Maybe he was afraid another one was on its way.

Steve

Excellent story (& comments!) but do you really think the cow fell 200ft ? 

Posted Thursday 8th November 2007 13:13 GMT

Pirate

Saw the pics of the car from URLs in earlier comments.

Car still driveable (was the guy in shock ? why didn't he stop?)

A drop of 200ft would give a terminal velocity of around 70 mph.

I think after 600lbs of cow falling on a car at 70mph neither the cow or the car would require "euthenasing"

Latin joke alert 

Posted Thursday 8th November 2007 13:41 GMT

Coat

I need a vacca-tion after reading all these comments.

One fott in the grave. 

Posted Thursday 8th November 2007 16:46 GMT

Alert

"he'd been reduced to repeating: "I don't believe this.
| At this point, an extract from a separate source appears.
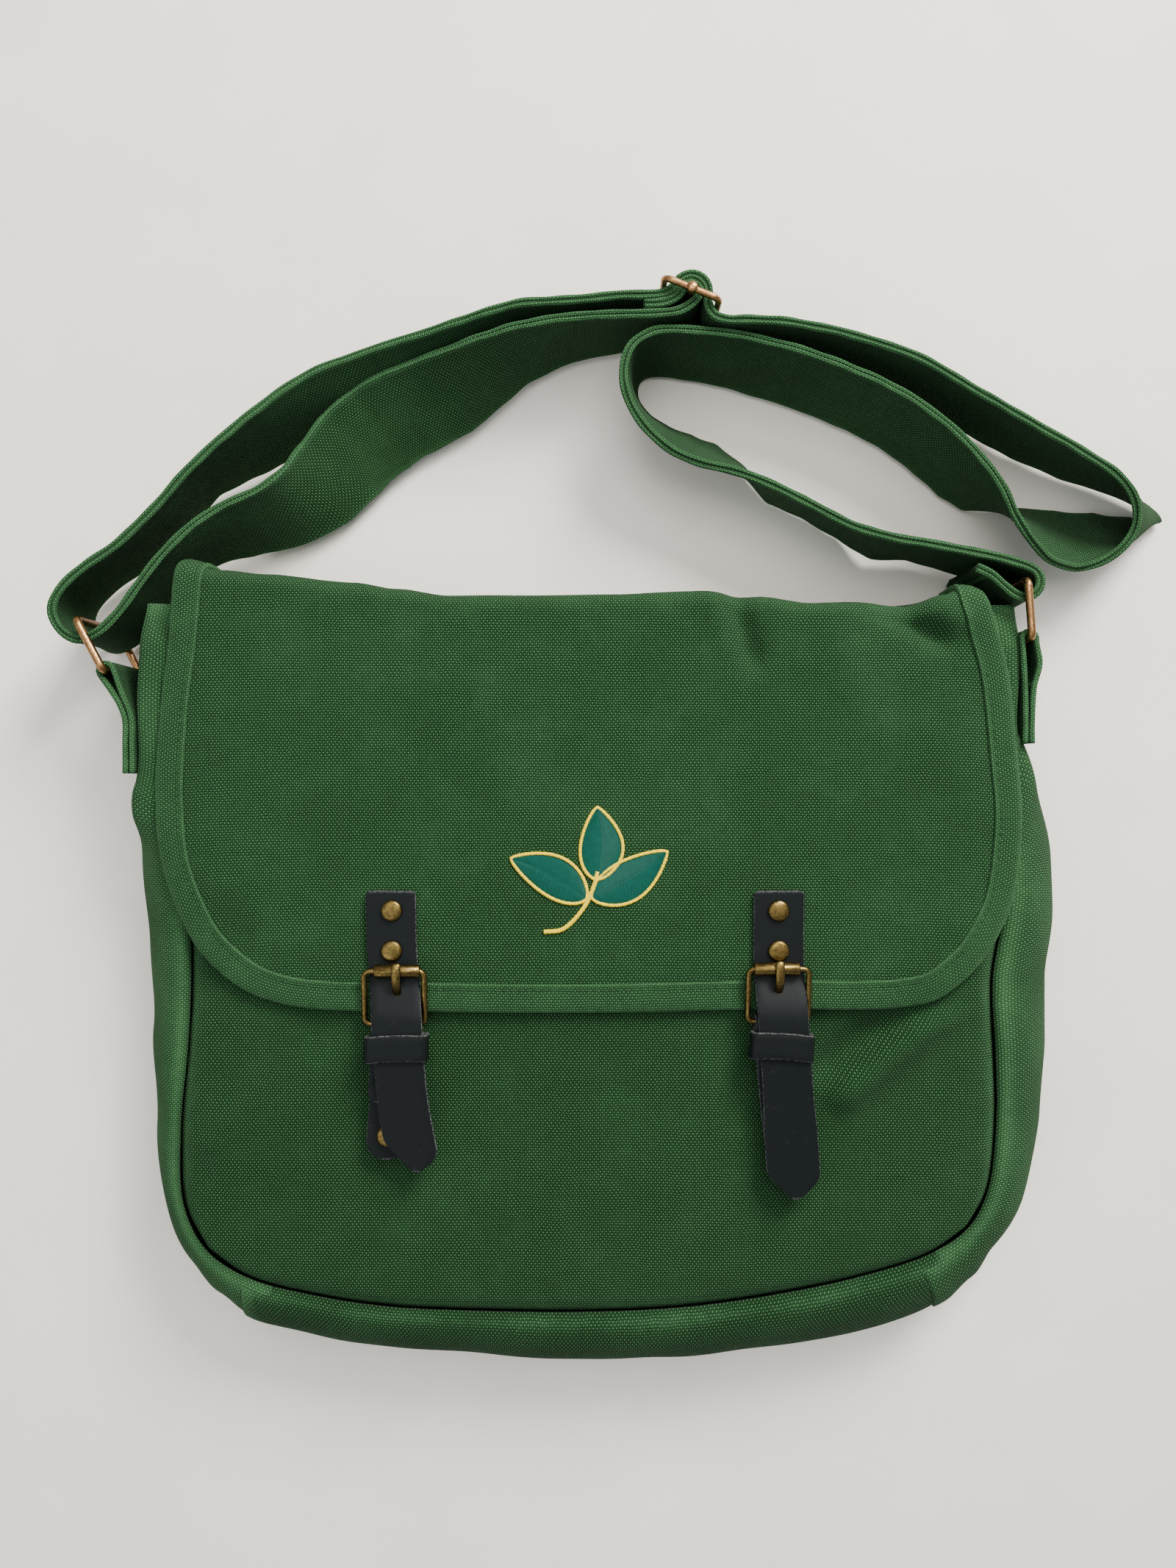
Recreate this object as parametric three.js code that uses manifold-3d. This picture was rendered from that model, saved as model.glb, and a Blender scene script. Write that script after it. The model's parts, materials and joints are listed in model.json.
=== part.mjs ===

I don't believe this.""

I think we have identifed the American version of Victor Meldrew.

Kurt, your geography sucks 

Posted Sunday 11th November 2007 08:43 GMT

"Yup, Seattle weather sucks. Rains all the time. This. however, is slightly unusual."

For those without the benefit of (or wherewithal to use) google or mapquest, Manson is 300 km east of Seattle, over a mountain range, at the edge of a high desert plain. Definitely not pacific maritime/Seattle climes.

Most travellers in the area are accustomed to "danger: falling rocks" signs, which I hope will be humorously vandalized to commemorate this event.

Talking Dog Experiment Partially Successful; Table Service Gone Missing 

Posted Monday 12th November 2007 05:50 GMT

'Nuff said.

No, wait!

"England Threatened By Medieval French Terror Weapon Technology, Trojan Rabbit Upgrade In the Works"

In a secret weapons test gone horribly awry, a French MIRV (Mooing Intercontinental Re-entry Vehicle) went off-course and failed to respond to the self-destruct signal from Mission Control in Le Havre. On learning that the French had violated treaty obligations by resuming development of this terror weapon, MOD vowed to counter it with a hovercraft version of the venerable Trojan Rabbit. When confronted with the damning evidence, a French military attaché threatened gas warfare "in your general direction".